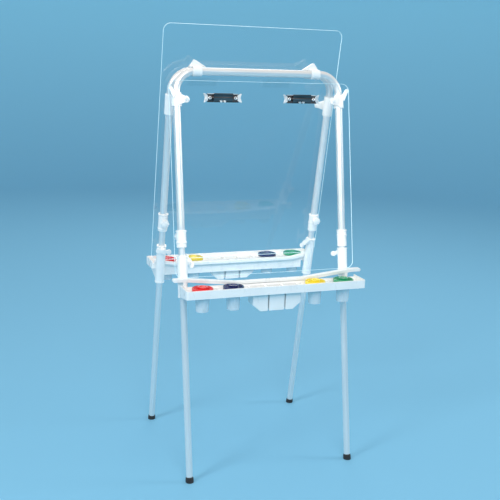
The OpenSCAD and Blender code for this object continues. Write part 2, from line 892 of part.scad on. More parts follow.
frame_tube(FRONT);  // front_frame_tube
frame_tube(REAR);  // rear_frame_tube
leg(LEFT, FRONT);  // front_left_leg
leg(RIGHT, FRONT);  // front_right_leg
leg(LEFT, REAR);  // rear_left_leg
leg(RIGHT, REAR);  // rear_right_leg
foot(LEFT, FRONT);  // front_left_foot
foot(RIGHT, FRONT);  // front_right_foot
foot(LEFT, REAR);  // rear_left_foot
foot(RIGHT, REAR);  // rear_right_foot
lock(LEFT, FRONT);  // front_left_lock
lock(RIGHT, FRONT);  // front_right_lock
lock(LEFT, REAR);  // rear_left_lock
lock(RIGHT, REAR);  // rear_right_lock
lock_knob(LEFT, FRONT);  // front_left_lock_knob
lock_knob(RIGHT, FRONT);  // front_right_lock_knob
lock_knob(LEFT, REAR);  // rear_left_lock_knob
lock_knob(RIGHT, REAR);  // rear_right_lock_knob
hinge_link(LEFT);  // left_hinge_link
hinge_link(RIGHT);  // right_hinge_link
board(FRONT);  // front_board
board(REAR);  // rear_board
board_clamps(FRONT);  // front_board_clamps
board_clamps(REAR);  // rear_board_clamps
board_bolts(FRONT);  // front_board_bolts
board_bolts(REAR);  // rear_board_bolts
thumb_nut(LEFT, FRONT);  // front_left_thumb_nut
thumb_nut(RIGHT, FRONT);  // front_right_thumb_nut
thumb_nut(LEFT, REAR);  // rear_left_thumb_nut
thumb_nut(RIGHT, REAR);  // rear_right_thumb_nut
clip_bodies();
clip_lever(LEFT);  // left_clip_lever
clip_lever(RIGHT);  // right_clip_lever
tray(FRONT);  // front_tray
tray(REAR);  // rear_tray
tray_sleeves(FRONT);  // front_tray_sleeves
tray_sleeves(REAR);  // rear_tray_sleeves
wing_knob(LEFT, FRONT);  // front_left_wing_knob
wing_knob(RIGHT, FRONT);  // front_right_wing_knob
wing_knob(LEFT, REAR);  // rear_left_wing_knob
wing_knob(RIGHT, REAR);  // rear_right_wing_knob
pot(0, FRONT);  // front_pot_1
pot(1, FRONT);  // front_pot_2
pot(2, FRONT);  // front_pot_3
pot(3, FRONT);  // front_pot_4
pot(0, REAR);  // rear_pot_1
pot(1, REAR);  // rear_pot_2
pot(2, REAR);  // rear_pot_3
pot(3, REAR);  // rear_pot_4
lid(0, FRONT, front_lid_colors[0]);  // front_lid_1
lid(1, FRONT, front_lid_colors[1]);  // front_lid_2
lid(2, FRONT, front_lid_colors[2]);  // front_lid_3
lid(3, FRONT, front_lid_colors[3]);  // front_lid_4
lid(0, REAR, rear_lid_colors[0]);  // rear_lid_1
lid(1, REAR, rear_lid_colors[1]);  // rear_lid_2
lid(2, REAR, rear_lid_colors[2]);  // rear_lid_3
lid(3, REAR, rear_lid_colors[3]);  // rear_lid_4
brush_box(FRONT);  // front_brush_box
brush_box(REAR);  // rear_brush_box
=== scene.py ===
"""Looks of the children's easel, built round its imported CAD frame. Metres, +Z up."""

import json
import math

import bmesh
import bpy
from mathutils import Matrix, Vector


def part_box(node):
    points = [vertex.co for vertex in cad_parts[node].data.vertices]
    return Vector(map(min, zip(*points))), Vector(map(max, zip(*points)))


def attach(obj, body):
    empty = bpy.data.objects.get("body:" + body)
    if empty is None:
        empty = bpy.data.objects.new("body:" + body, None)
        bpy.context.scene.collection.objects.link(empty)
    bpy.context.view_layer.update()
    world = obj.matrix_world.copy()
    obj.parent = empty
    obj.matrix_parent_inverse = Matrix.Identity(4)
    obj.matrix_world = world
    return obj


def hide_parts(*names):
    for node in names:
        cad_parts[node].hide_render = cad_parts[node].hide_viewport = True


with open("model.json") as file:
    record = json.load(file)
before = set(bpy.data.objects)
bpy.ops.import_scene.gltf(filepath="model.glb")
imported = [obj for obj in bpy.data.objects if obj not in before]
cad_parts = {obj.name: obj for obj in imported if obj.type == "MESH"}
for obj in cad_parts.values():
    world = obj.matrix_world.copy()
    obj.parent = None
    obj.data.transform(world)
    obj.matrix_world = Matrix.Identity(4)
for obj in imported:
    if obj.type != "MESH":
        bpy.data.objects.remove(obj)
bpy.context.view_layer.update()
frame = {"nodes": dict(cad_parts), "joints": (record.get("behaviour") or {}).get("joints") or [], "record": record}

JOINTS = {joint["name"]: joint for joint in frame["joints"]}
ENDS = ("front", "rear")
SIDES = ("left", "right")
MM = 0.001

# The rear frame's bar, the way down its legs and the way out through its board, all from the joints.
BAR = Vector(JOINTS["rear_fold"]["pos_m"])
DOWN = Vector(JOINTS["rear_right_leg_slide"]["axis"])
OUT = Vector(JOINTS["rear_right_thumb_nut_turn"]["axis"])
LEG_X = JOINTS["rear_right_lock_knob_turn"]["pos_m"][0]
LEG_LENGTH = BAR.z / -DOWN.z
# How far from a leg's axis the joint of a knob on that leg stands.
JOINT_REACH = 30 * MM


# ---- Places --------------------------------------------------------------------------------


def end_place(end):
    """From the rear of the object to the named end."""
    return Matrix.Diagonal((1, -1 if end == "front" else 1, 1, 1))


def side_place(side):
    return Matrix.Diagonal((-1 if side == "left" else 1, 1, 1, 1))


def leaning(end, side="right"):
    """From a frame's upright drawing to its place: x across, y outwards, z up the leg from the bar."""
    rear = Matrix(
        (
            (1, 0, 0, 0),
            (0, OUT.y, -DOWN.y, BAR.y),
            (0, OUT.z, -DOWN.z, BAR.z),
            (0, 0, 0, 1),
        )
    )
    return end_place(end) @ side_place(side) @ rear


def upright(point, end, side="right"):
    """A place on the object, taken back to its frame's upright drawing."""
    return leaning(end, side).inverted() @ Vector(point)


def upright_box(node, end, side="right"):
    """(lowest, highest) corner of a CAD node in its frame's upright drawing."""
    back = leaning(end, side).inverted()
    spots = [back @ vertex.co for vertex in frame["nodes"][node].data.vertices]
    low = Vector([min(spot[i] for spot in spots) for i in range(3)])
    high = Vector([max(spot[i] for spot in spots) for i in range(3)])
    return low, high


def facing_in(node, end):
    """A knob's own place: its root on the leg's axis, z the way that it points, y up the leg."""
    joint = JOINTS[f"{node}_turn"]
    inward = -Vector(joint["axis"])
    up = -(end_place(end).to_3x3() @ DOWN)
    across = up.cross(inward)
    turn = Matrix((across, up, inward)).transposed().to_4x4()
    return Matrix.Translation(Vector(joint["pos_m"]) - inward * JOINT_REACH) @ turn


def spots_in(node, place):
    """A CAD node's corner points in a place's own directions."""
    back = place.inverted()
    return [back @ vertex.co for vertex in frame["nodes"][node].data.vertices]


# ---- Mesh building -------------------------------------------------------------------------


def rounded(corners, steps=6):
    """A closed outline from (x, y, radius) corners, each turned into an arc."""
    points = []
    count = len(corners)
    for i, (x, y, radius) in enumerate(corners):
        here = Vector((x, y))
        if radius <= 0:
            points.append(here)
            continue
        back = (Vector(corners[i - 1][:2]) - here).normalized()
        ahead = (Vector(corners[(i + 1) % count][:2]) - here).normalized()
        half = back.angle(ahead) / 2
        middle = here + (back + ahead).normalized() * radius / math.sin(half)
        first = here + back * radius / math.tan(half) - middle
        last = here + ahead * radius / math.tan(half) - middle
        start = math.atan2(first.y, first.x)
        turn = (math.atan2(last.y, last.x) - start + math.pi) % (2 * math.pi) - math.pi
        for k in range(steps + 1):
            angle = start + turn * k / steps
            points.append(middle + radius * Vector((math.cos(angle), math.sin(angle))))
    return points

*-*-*

# Short exercise
Give back exactly the stretch that opens on the line with "lid(0, FRONT, front_lid_colors[0]);" and closes on the line with "zip(*points))), Vector(map(max, zip(*points)))".

# Response to this task
lid(0, FRONT, front_lid_colors[0]);  // front_lid_1
lid(1, FRONT, front_lid_colors[1]);  // front_lid_2
lid(2, FRONT, front_lid_colors[2]);  // front_lid_3
lid(3, FRONT, front_lid_colors[3]);  // front_lid_4
lid(0, REAR, rear_lid_colors[0]);  // rear_lid_1
lid(1, REAR, rear_lid_colors[1]);  // rear_lid_2
lid(2, REAR, rear_lid_colors[2]);  // rear_lid_3
lid(3, REAR, rear_lid_colors[3]);  // rear_lid_4
brush_box(FRONT);  // front_brush_box
brush_box(REAR);  // rear_brush_box
=== scene.py ===
"""Looks of the children's easel, built round its imported CAD frame. Metres, +Z up."""

import json
import math

import bmesh
import bpy
from mathutils import Matrix, Vector


def part_box(node):
    points = [vertex.co for vertex in cad_parts[node].data.vertices]
    return Vector(map(min, zip(*points))), Vector(map(max, zip(*points)))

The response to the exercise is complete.